Among those whose accounts have been suspended is Richard Spencer, president and director of the National Policy Institute, which identifies itself as an “organization dedicated to the heritage, identity, and future of people of European descent in the United States, and around the world.”
The Twitter account for the institute and its online magazine, RadixJournal.com, were also suspended.
“I am alive physically, but digitally speaking there have been execution squads across the alt-right,” Spencer said in a video he posted to YouTube. “It is corporate Stalinism. There is a great purge going on, and they are purging people based on their views.”
Others whose accounts have been suspended include Pax Dickinson, founder of alt-right site Wesearchr; an alt-right internet personality who goes by the fake name Ricky Vaughn; and blogger Paul Town, who describes himself as “the leading thoughtleader of alt-right.”
Spencer said he and other alt-right advocates are not using Twitter to troll or harass people but to comment on news and express their point of view, the way Twitter is used by most users.

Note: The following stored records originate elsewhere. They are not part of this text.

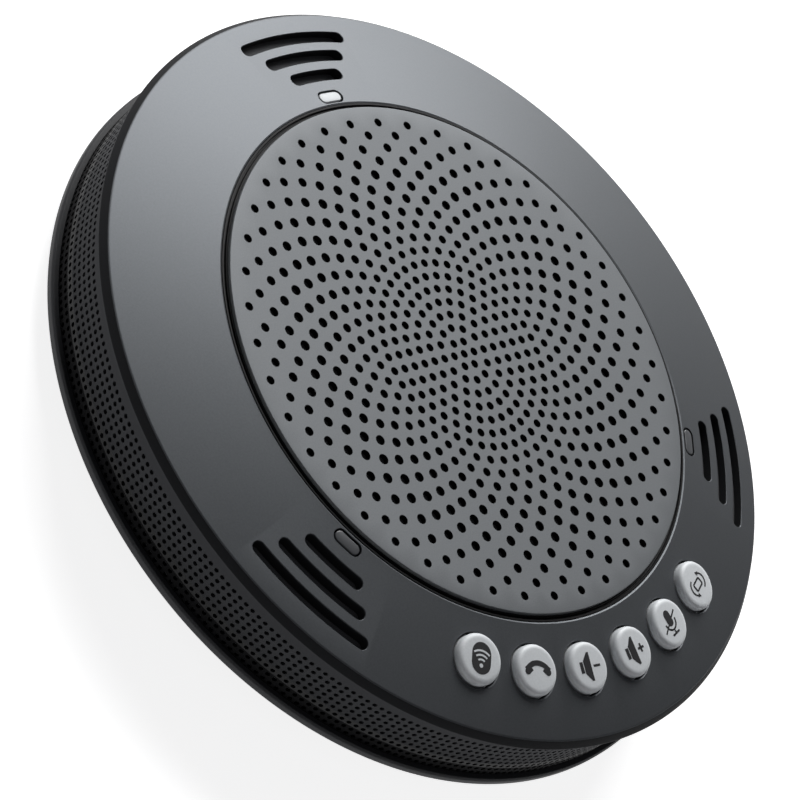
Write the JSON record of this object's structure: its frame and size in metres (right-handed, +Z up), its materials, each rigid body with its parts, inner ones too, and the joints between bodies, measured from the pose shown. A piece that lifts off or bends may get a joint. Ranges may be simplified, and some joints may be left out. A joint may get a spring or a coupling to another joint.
{
  "type": "conference speakerphone",
  "caption": "Flat round conference speakerphone with a perforated top grille, microphone slots, an arc of keys, status windows and a perforated side band.",
  "frame": {"origin": "centre of the resting face, under the rubber foot ring", "axes": "+Z up through the grille, keys towards -Y, USB port towards +Y, +X to the right of a person facing the keys"},
  "size_m": [0.16, 0.16, 0.03],
  "materials": {
    "band_paint": "satin",
    "base_plastic": "fine spark texture",
    "basket_paint": "black coat",
    "battery_wrap": "shrink wrap",
    "black_cloth": "woven",
    "black_plastic": "fine spark texture",
    "board_green": "solder mask",
    "chip_black": "moulded",
    "cone_paper": "pressed pulp",
    "copper_wire": "enamelled",
    "cover_paint": "satin metallic",
    "ferrite": "ground",
    "flex_film": "polyimide film",
    "foam": "open foam",
    "foot_rubber": "matte",
    "gold_can": "plated",
    "grille_paint": "fine textured",
    "key_plastic": "satin",
    "led_white": "diffuse",
    "light_pipe_lit": "frosted, lit",
    "light_pipe_off": "frosted",
    "plated_steel": "zinc plated",
    "plunger_plastic": "moulded",
    "screw_steel": "zinc plated",
    "socket_steel": "nickel plated",
    "spider_cloth": "resin dipped",
    "surround_rubber": "smooth",
    "wire_grey": "smooth",
    "wire_red": "smooth"
  },
  "bodies": {
    "case": {"top_cover": "cover_paint", "grille": "grille_paint", "grille_seat": "black_plastic", "grille_cloth": "black_cloth", "side_mesh": "band_paint", "side_cloth": "black_cloth", "mid_frame": "black_plastic", "base_shell": "base_plastic", "foot_ring": "foot_rubber", "case_screws": "screw_steel", "port_bezel": "black_plastic", "usb_c_socket": "socket_steel", "main_board": "board_green", "board_chips": "chip_black", "board_screws": "screw_steel", "battery_pack": "battery_wrap", "battery_pad": "foam", "battery_lead": "wire_red", "speaker_pod": "black_plastic", "speaker_basket": "basket_paint", "speaker_magnet": "ferrite", "speaker_top_plate": "plated_steel", "speaker_yoke": "plated_steel", "speaker_surround": "surround_rubber", "speaker_spider": "spider_cloth", "speaker_gasket": "foam", "speaker_screws": "screw_steel", "speaker_leads": "wire_red", "lead_grommet": "foot_rubber", "tact_switches": "chip_black", "key_flex": "flex_film", "key_carrier": "black_plastic", "key_screws": "screw_steel", "key_ribbon": "flex_film", "light_pipe_back": "light_pipe_lit", "light_pipe_left": "light_pipe_off", "light_pipe_right": "light_pipe_off", "status_leds": "led_white", "mic_boards": "board_green", "mic_capsules": "gold_can", "mic_boots": "foot_rubber", "slot_cloths": "black_cloth", "mic_board_screws": "screw_steel", "mic_leads": "wire_grey"},
    "key_wireless": {"button_wireless": "key_plastic", "plunger_wireless": "plunger_plastic"},
    "key_call": {"button_call": "key_plastic", "plunger_call": "plunger_plastic"},
    "key_volume_down": {"button_volume_down": "key_plastic", "plunger_volume_down": "plunger_plastic"},
    "key_volume_up": {"button_volume_up": "key_plastic", "plunger_volume_up": "plunger_plastic"},
    "key_mute": {"button_mute": "key_plastic", "plunger_mute": "plunger_plastic"},
    "key_rotate": {"button_rotate": "key_plastic", "plunger_rotate": "plunger_plastic"},
    "cone": {"speaker_cone": "cone_paper", "dust_cap": "cone_paper", "voice_coil": "copper_wire"}
  },
  "joints": [
    {"name": "press_wireless", "type": "slide", "parent": "case", "child": "key_wireless", "axis": [-0.0864, -0.1526, 0.9845], "range_m": [-0.0006, 0], "stiffness_N_per_m": 4000},
    {"name": "press_call", "type": "slide", "parent": "case", "child": "key_call", "axis": [-0.0533, -0.1671, 0.9845], "range_m": [-0.0006, 0], "stiffness_N_per_m": 4000},
    {"name": "press_volume_down", "type": "slide", "parent": "case", "child": "key_volume_down", "axis": [-0.018, -0.1744, 0.9845], "range_m": [-0.0006, 0], "stiffness_N_per_m": 4000},
    {"name": "press_volume_up", "type": "slide", "parent": "case", "child": "key_volume_up", "axis": [0.018, -0.1744, 0.9845], "range_m": [-0.0006, 0], "stiffness_N_per_m": 4000},
    {"name": "press_mute", "type": "slide", "parent": "case", "child": "key_mute", "axis": [0.0533, -0.1671, 0.9845], "range_m": [-0.0006, 0], "stiffness_N_per_m": 4000},
    {"name": "press_rotate", "type": "slide", "parent": "case", "child": "key_rotate", "axis": [0.0864, -0.1526, 0.9845], "range_m": [-0.0006, 0], "stiffness_N_per_m": 4000},
    {"name": "cone_slide", "type": "slide", "parent": "case", "child": "cone", "axis": [0, 0, 1], "range_m": [-0.0006, 0.0006], "stiffness_N_per_m": 1500, "deforming": ["speaker_surround", "speaker_spider"]}
  ]
}
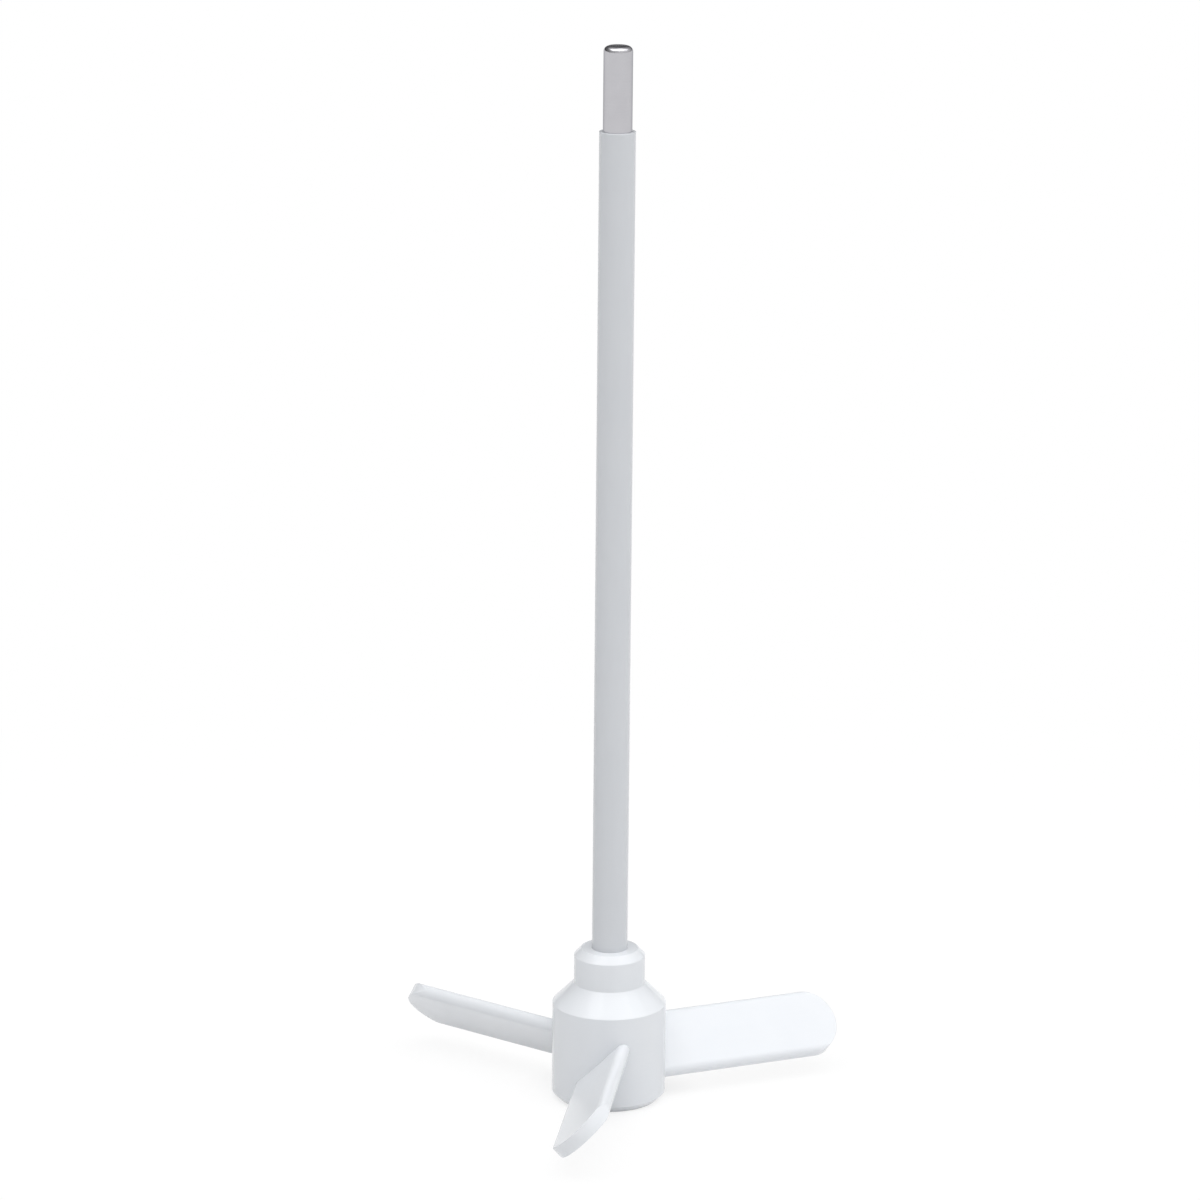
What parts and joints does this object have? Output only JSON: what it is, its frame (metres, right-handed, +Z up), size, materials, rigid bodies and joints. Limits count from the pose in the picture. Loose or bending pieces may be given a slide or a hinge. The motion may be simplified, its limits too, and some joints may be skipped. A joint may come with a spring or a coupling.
{
  "type": "ptfe stirrer shaft",
  "caption": "Overhead stirrer shaft: a steel rod sheathed in a PTFE sleeve and seated in a turned PTFE hub, which carries flat pitched blades with round edges and half-round tips.",
  "frame": {"origin": "middle of the hub's flat foot, on the shaft's axis", "axes": "+Z up along the shaft, from the hub to the drive end; -Y out along blade_3, which points to the front"},
  "size_m": [0.124, 0.1091, 0.3],
  "materials": {
    "bright_steel": "ground and polished stainless bar with fine lines round it",
    "ptfe_sleeve": "smooth drawn white PTFE tube, semi-gloss",
    "ptfe_turned": "white PTFE turned from bar, semi-gloss with very fine turning lines",
    "ptfe_blade": "white PTFE plate with milled round edges, semi-gloss"
  },
  "bodies": {
    "root": {"shaft_core": "bright_steel", "shaft_sleeve": "ptfe_sleeve", "propeller_hub": "ptfe_turned", "blade_1": "ptfe_blade", "blade_2": "ptfe_blade", "blade_3": "ptfe_blade"}
  },
  "joints": []
}
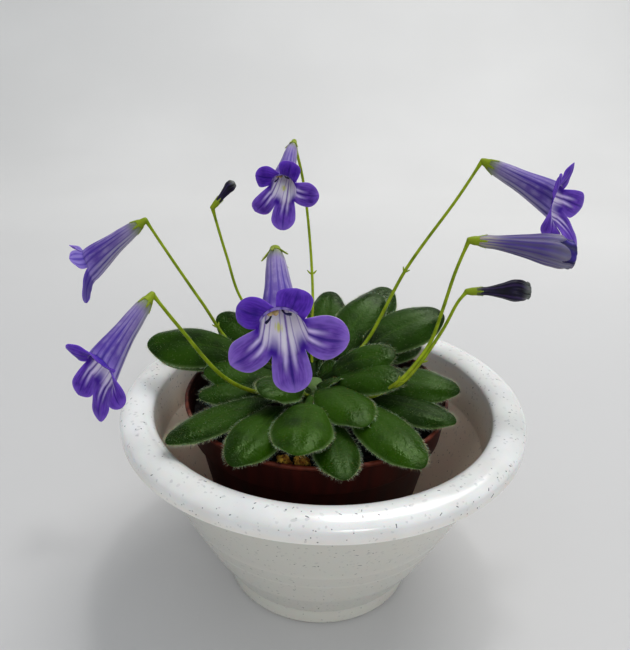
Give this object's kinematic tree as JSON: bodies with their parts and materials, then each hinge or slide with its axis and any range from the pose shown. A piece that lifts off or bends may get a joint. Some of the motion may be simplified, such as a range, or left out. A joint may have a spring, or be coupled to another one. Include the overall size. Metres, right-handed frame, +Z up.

“I think they are triggered by this narrative that social media helped to elect Trump, and they think they have to do something about it,” he said. “Well the fact is that social media did help elect Trump. This is a clear sign that we have power. We’re changing the world. And they’re not going to put up with it anymore.”
Twitter issued a statement saying it suspends accounts for violating its rules.
“The Twitter Rules prohibit violent threats, harassment, hateful conduct, and multiple account abuse, and we will take action on accounts violating those policies,” the statement said.
The site’s rules say abuse includes “hateful conduct” that promotes violence against, threatens or attacks people “on the basis of race, ethnicity, national origin, sexual orientation, gender, gender identity, religious affiliation, age, disability, or disease.”